At all times Dwight is a model of chivalry, treating all women, especially the prostitutes of Old Town, with the utmost respect and offering them his protection. His passion for romance runs deep and a woman in need of help is the trigger for his involvement in all the stories in which he stars. Miller, on the special 2-Disc Sin City DVD has stated he is the story's "everyman": Rather than an anti-hero like Marv or a folk hero like John Hartigan, Dwight is simply someone who tries to do the right thing and find his place in the world. He also, in explaining the character to actor Clive Owen, described Dwight as a modern iteration of Philip Marlowe.

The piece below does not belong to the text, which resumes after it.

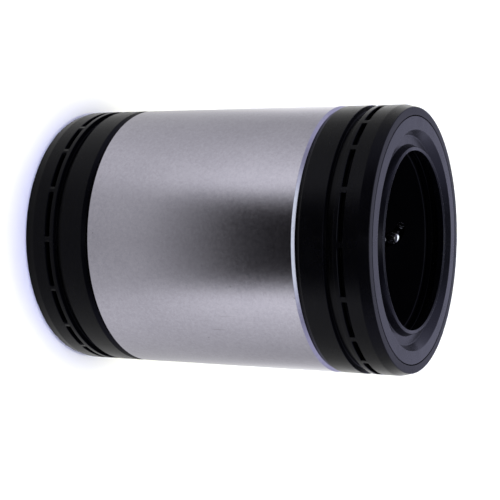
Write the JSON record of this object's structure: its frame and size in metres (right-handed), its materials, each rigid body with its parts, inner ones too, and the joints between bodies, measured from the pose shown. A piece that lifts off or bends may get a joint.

== Interpretation and reception ==
The character is one of the major protagonists of the series.

Kovacs and Marshall compared the character to that of Leonidas, both in Miller's and Plutarch's depictions. "“I like that (Dwight) is so multifaceted,” Brolin said. “The minute you make the decision that he is brutish and hypercool and exaggerated like a simian man, suddenly you see all the cracks and the weaknesses."

Harold Hellwig noted: "characters in Sin City (Marv, Hartigan, Dwight, among other lesser figures) attempt to save others while losing or almost losing their lives (Frank Miller says that Dwight is a Philip Marlowe character), all acting as chameleons in order to survive".